There are (at least) two problems with this view. The first is identified by turning to the data on FBS-FCS match ups (as opposed to the hand-wringing of the UNI athletic director, Troy Dannen, quoted in Jason Belser's Forbes SportsMoney piece that inspired the title for this post).
There are 124 FBS programs. 81% of them (101 programs) played an FCS opponent last season. That ends up to be 82 of the total 127 FCS programs that played in such a game (26 of these played in more than one FBS game; the whipping boy champ was Nicholls State that played in 3--Oregon State in the Pac-12, Tulsa in C-USA, and Southern Alabama in the Sun Belt). Now, just these data make it look like quite a large proportion of FCS programs earn these whipping boy pay days.

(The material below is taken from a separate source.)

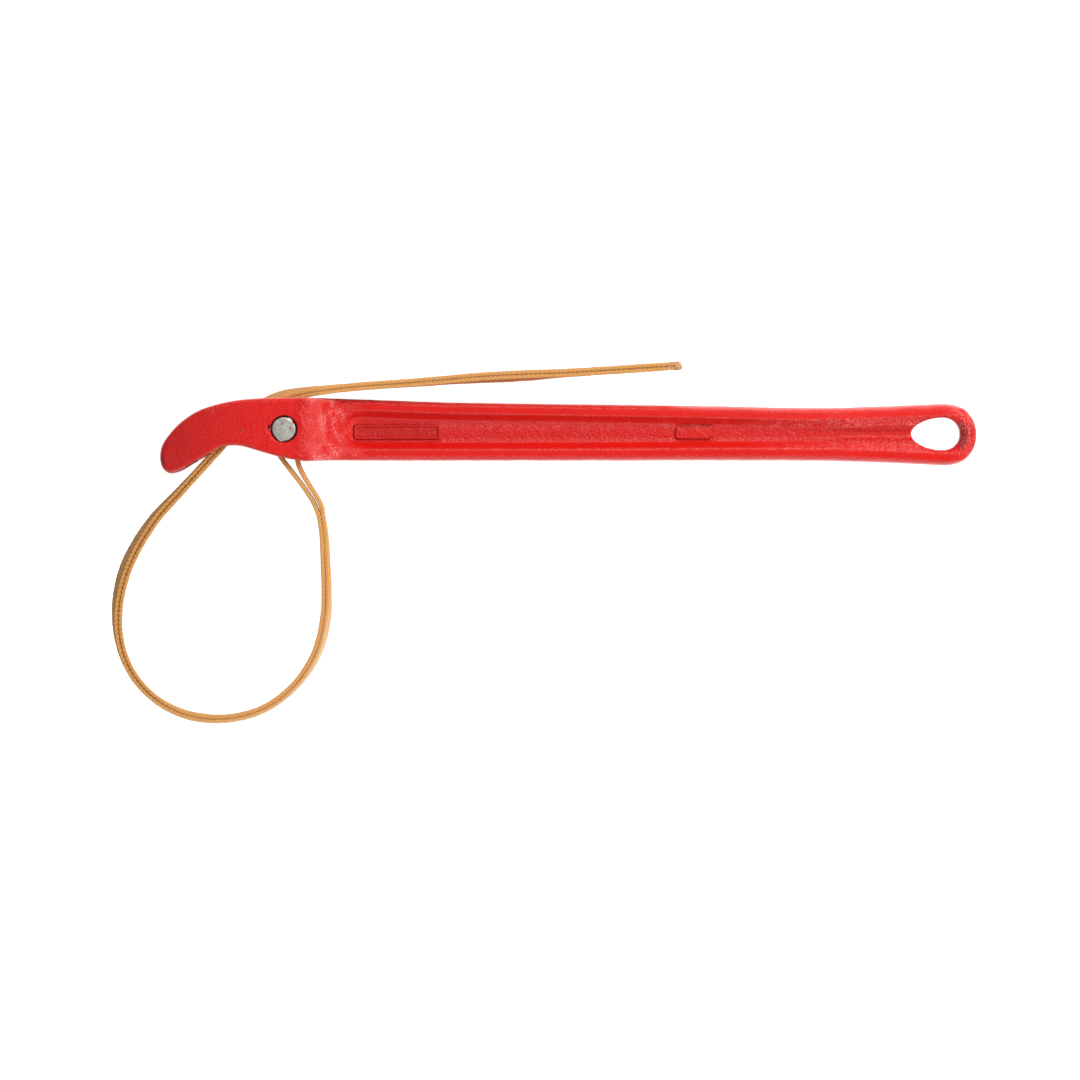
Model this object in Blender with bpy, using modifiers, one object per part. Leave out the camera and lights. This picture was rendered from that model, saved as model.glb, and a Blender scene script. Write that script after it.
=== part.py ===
"""Strap wrench: a cast handle with a forked head, a cross pin and a doubled webbing strap.

The wrench lies on its side. +X runs along the handle to its hanging ring, +Y is the back of the
head, and +Z is the pin's axis. The lower cheek of the head rests on z = 0, and the origin is under
the middle of the whole tool, strap included.

Sizes in the constants are millimetres from the pin's centre; place() turns them into metres.
"""
import math

import bmesh
import bpy
import numpy as np
from mathutils import Vector

MM = 0.001

# ---- driving dimensions, in millimetres ----
PIN_CENTRE = Vector((-95.0, 41.3, 19.0))
STRAP_WIDTH = 27.0
SIDE_CLEARANCE = 1.0
CHEEK = 4.5
HEAD_WIDTH = STRAP_WIDTH + 2 * SIDE_CLEARANCE + 2 * CHEEK
HANDLE_THICKNESS = 15.0
RING_THICKNESS = 14.0
PIN_DIAMETER = 8.5
PIN_HOLE_DIAMETER = 9.8
PIN_RECESS = 0.2
PLY = 1.35
PLY_GAP = 0.3
STRAP_THICKNESS = 2 * PLY + PLY_GAP
PARTING = 0.7

# ---- the handle ----
# back and front edges of the casting from the nose to the neck: (x, y) pairs
NOSE_BACK = [
    (-44.8, -12.8), (-45.15, -10.6), (-44.9, -7.7), (-43.9, -5.0), (-42.2, -2.5), (-39.6, 0.6),
    (-36.2, 3.6), (-32.0, 6.3), (-27.0, 8.3), (-21.5, 9.7), (-15.5, 10.7), (-9.0, 11.2),
    (-2.0, 11.45), (7.0, 11.5),
]
NOSE_FRONT = [
    (-44.4, -14.0), (-43.3, -15.4), (-41.6, -16.15), (-39.6, -15.75), (-37.2, -14.8), (-33.8, -12.7),
    (-30.2, -10.6), (-26.6, -8.6), (-22.9, -6.5), (-19.2, -5.8), (-14.6, -6.4), (-8.6, -8.2),
    (-1.4, -10.2), (7.0, -11.6),
]
NOSE_STEPS = 3
# the straight handle: (x, back y, front y)
SHANK = [
    (7.0, 11.5, -11.6), (20.0, 11.1, -11.4), (57.0, 9.7, -11.4), (115.0, 8.8, -11.3),
    (152.0, 8.2, -11.0), (188.0, 7.3, -11.0), (203.0, 7.4, -11.2), (225.0, 8.2, -12.0),
    (241.3, 8.9, -12.9),
]
END_START = 241.3
END_LENGTH = 11.6
END_POWER = 2.2
END_STEPS = 10
FLARE = (7.5, 22.0)
CHEEK_EDGE = 1.0
FLANGE_EDGE = 1.6
FLANGE = 3.7
SLOPE = 3.3
CHANNEL_DEPTH = 3.5
CHANNEL_START = (18.6, 25.6)
TROUGH = (195.0, 215.0)
CHANNEL_END = 250.0

# ---- the head's window, hang hole, pin stake and blank pads ----
WINDOW_WALL_OFFSET = 4.0
WINDOW_NOSE_X = -31.5
WINDOW_ROOT_X = 11.2
WINDOW_ROOT_BULGE = 1.6
WINDOW_REACH = 16.0
HOLE_CENTRE = (240.8, -1.75)
HOLE_RADIUS = 6.0
HOLE_REACH = 11.9
HOLE_TAPER = 1.12
STAKE = (1.1, 2.5, 0.8)
PLATE_CENTRE = (41.2, -1.0)
PLATE_SIZE = (31.6, 5.4)
PLATE_RIM = 0.9
PAD_CENTRE = (149.3, -1.3)
PAD_SIZE = (13.0, 4.6)
PAD_HEIGHT = 0.6
PAD_ROOT = 1.0
PLATE_CORNER = 1.2
FIELD_HEIGHT = 0.1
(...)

But only a portion of these games were against FBS opponents that paid in the hundreds of thousands of dollars (I'm sure that the MAC's Kent State didn't pay much to Towson, for example). Let's look at FCS programs that played, as did UNI, only for the type of pay day under discussion, that is, against the Big 6 (ACC, Big 12, Big Ten, Pac 12, SEC, and, well, to be more charitable than the lords of the FBS post-season, the Big East). That would be 57 of the 127 FCS programs. So, as I jested above, "Nobody can take such a hit" except for the 55% of FCS schools that never get this type of game in the first place! [By the way, if you throw out the Big East, as has the now Big Five that run the FBS post-season, the number falls by 9 more FCS schools, down to 48.]
Somehow, fully 70 FCS programs seem to get along quite nicely without taking a Big Time bruising (including FCS Champion North Dakota State). [By the way, the ACC and the SEC are the only two FBS conferences where every member played at least once against an FCS opponent; the 23 FBS programs that left the FCS off their schedule include Texas, UConn, Ohio State, Penn State, Michigan, Michigan State, Stanford, UCLA, and Southern Cal in the Big 6; but the list also includes Troy, Boise State, and Rice to name a few.]

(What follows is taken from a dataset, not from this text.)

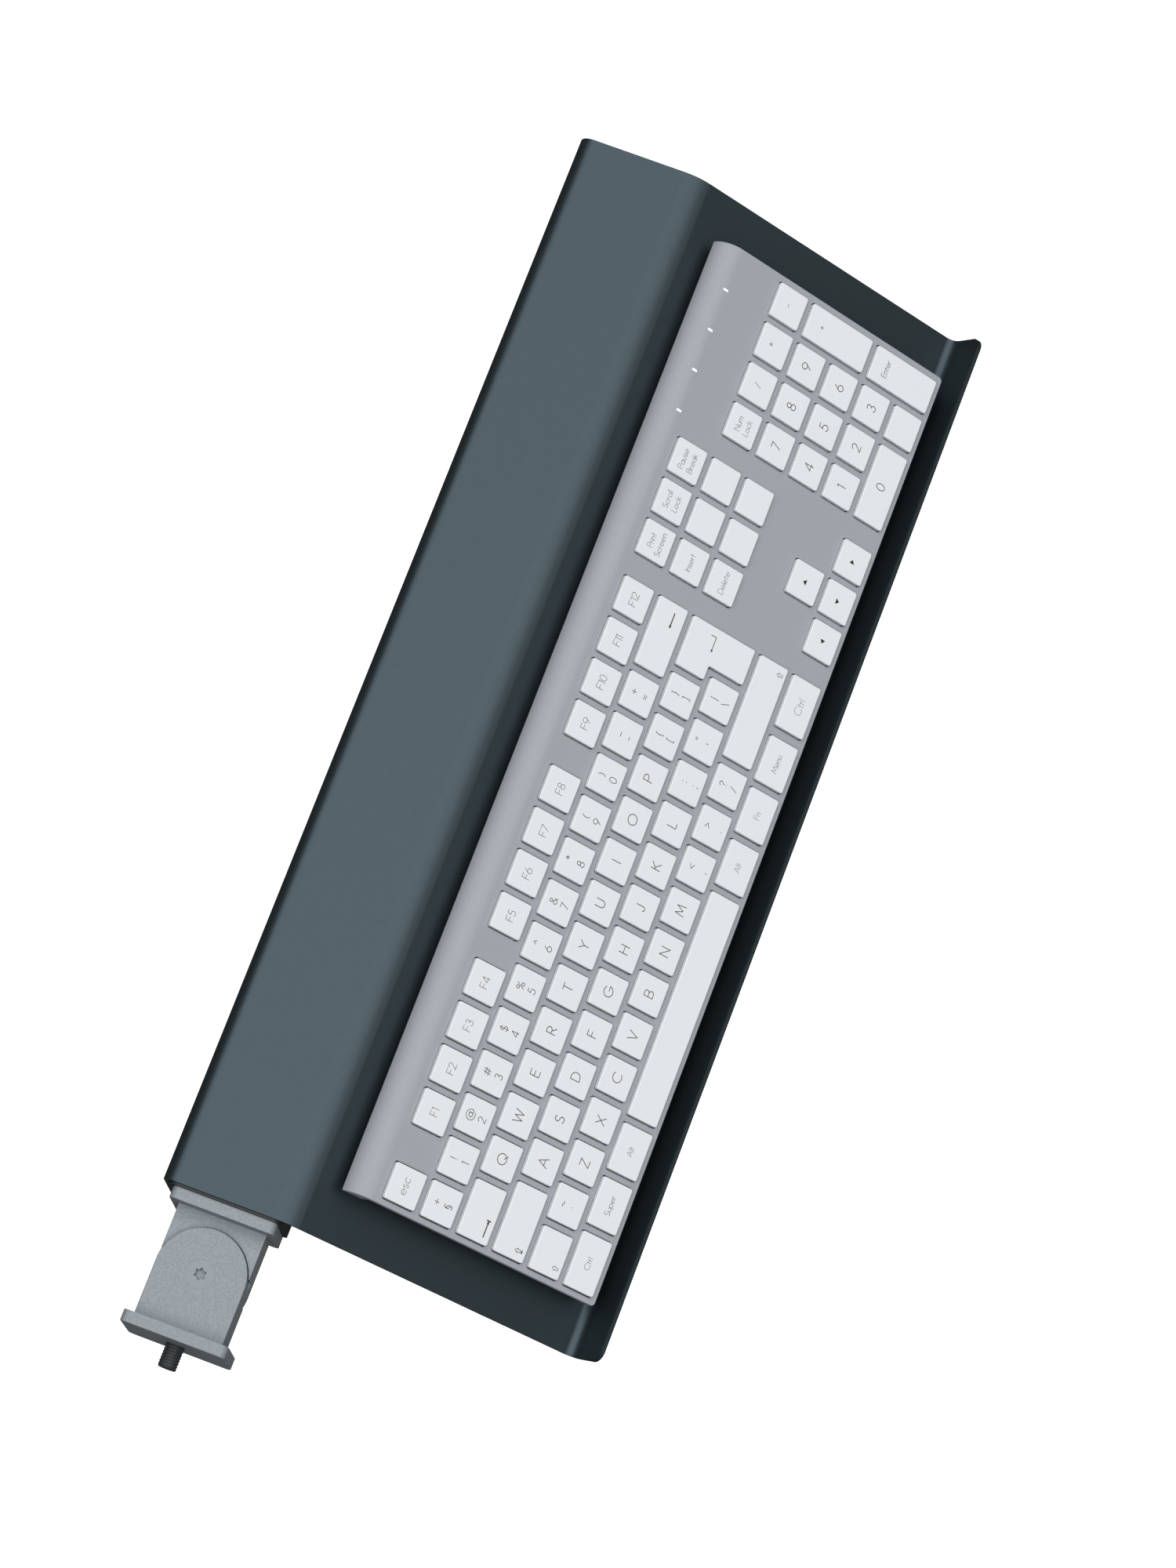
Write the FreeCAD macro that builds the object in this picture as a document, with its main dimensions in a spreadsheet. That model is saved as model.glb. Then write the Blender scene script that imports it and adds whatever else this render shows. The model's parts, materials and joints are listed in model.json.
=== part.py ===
"""Swivel keyboard tray with a full-size keyboard lying in it.

Frame: millimetres, +Z up. The origin is where the axis of the mounting stud meets the mounting
face. +X runs along the tray, away from the mount, and the user sits on the -Y side.
The keyboard's own frame has x along its keys, y away from the user and z out of its key tops;
its origin is the middle of the top of the first row, at the left end of the keyboard.
"""
import FreeCAD, Part
import math
import os
import Sketcher

V = FreeCAD.Vector
doc = FreeCAD.newDocument("swivel_keyboard_tray")

# ---------------------------------------------------------------- driving dimensions
DIMENSIONS = {
    # swivel bracket
    "plate_thick": 5.0, "plate_wide": 45.0, "plate_tall": 40.0, "plate_round": 3.0,
    "tongue_wide": 38.0, "tongue_high": 12.0, "tongue_low": 9.5, "pivot_reach": 29.05,
    "lap_gap": 0.3, "shoulder_gap": 0.35, "shoulder_tip": 5.0, "cast_round": 0.5,
    "pivot_shank": 3.0, "pivot_head": 6.0, "head_sunk": 0.1, "running_gap": 0.05,
    "washer_thick": 0.5, "stud_outer": 4.0, "stud_core": 3.35, "stud_reach": 10.0,
    "stud_depth": 8.6, "stud_chamfer": 0.5, "stud_hole_gap": 0.05, "stud_relief": 4.3,
    "stud_hole_extra": 0.4, "stud_overrun": 1.5, "thread_gap": 0.02,
    "nut_across": 13.0, "nut_thick": 6.5, "stud_washer_thick": 1.6, "stud_washer_gap": 0.2,
    "pivot_nut_across": 10.0, "pivot_nut_thick": 5.0, "pivot_nut_gap": 0.1, "pivot_nut_sunk": 0.3,
    "friction_inset": 0.6, "star_centre": 1.92, "star_lobe": 0.66, "star_deep": 2.4,
    # tray
    "tray_start": 59.1, "tray_long": 477.8, "sheet_thick": 2.0, "top_level": 23.0,
    "rear_face": 27.4, "bend_line": -26.15, "slope_degrees": 35.05, "slope_long": 149.1,
    "lip_tall": 19.7, "flange_tall": 42.0, "tight_bend": 4.0, "soft_bend": 18.0, "lip_corner": 5.0,
    # carrier under the top face
    "carrier_wide": 49.8, "carrier_tall": 40.0, "carrier_wall": 2.5, "carrier_round": 5.0,
    "end_plate_thick": 8.0, "end_plate_hole_gap": 0.2, "end_cap_thick": 2.0,
    "cap_plug_deep": 14.0, "cap_plug_gap": 0.1, "cap_wall": 2.0, "cap_hollow_round": 1.0,
    "flange_screws": 4.0, "flange_screw_first": 40.0, "flange_screw": 2.5,
    "flange_head": 4.75, "flange_head_tall": 1.4, "flange_head_round": 0.84,
    "flange_socket": 3.0, "flange_reach": 13.0, "flange_hole_gap": 0.25,
    "rivet_nut": 3.4, "rivet_nut_long": 11.0, "rivet_nut_set_in": 0.1,
    # keyboard
    "key_tilt": 35.82, "key_pitch": 19.05, "key_gap": 3.5, "key_tall": 3.2, "key_round": 1.0,
    "key_edge": 0.35, "key_travel": 1.5, "aperture_gap": 0.55, "deck_drop": 1.6,
    "deck_thick": 1.6, "deck_left": -1.0, "deck_long": 433.4, "deck_front": -106.3,
    "deck_skirt": 4.6, "deck_corner": 1.8, "deck_edge": 0.45, "rear_curve": 9.4, "rear_centre": 11.4,
    "shell_inset": 1.0, "shell_bottom": 13.6, "shell_wall": 1.8,
    "light_x": 355.4, "light_y": 12.2, "light_wide": 1.1, "light_long": 2.6, "light_round": 0.33,
    "keyboard_x": 80.86, "keyboard_y": -64.98, "keyboard_z": 16.24,
    # where the keys stand along the keyboard
    "main_left": 1.95, "main_right": 280.7, "navigation_left": 291.7, "numpad_left": 356.3,
    "f1_left": 34.3, "f5_left": 121.15, "f9_left": 208.0,
    "tab_wide": 23.9, "caps_wide": 30.4, "left_shift_wide": 18.7, "modifier_wide": 20.7,
    "space_wide": 101.8,
    # inside and under the keyboard
    "layer_left": 3.2, "layer_right": 428.2, "layer_front": -102.8, "layer_back": 14.0,
    "plate_low": -8.4, "membrane_low": -7.6, "domes_low": -7.2, "domes_high": -6.6,
    "dome_tip": -4.95, "dome_foot_radius": 3.4, "dome_tip_radius": 2.2,
    "boss": 3.0, "boss_hole": 1.05, "boss_sink": 2.1, "boss_sink_deep": 1.2,
    "case_screw": 1.0, "case_screw_head": 1.9, "case_screw_long": 4.4,
    "board_left": 176.0, "board_right": 256.0, "board_front": -8.0, "board_back": 6.0,
    "board_low": -11.2, "board_high": -9.6, "chip_left": 206.0, "chip_right": 218.0,
    "chip_front": -6.0, "chip_back": 4.0, "chip_high": -8.7,
    "foot_long": 24.0, "foot_wide": 8.0, "foot_round": 3.0, "foot_from_end": 41.0,
    "front_feet": -88.0, "rear_feet": 2.0, "shell_step": 5.6, "shell_chamfer": 1.0,
    "shell_foot_inset": 0.6,
}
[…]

And that brings me to the second problem with this view. Why in the Wide World of Sports would anybody believe that these "bonus" payments go only to fund the football program? According to the most recent OPE data (2011-12), the UNI athletic department spent $11.4 million on all of its sports operations and total athletic department spending was $14.6 million. AD Dannen is surely on top of his game and has already set the football program to maximize revenue, allowing for the fact that these bonus days are stochastic; if he doesn't get them anymore, then he revises his athletic department budget, not his football budget only. While $1 million out of $14.6 would be missed, 7% is a manageable reduction. Again, 70 other FCS programs seem to operate at that level quite nicely, thank you.
If anything, the real plum for FCS ADs is the chance, albeit small, that their team upsets their FBS host. Michigan fans still cringe at the mention of Appy State. And, if anything, the slight reduction in the quality of just those top FCS programs that get an FBS game or two would enhance balance across the FCS. Without that extra bonus, more of the FCS is in the market for the top FCS coaches, like FCS Coach of the Year Willie Fritz whose Sam Houston State Bearkats fell short in the FCS championship game against North Dakota State--the Bearkats played both Baylor and Texas A&M this last season.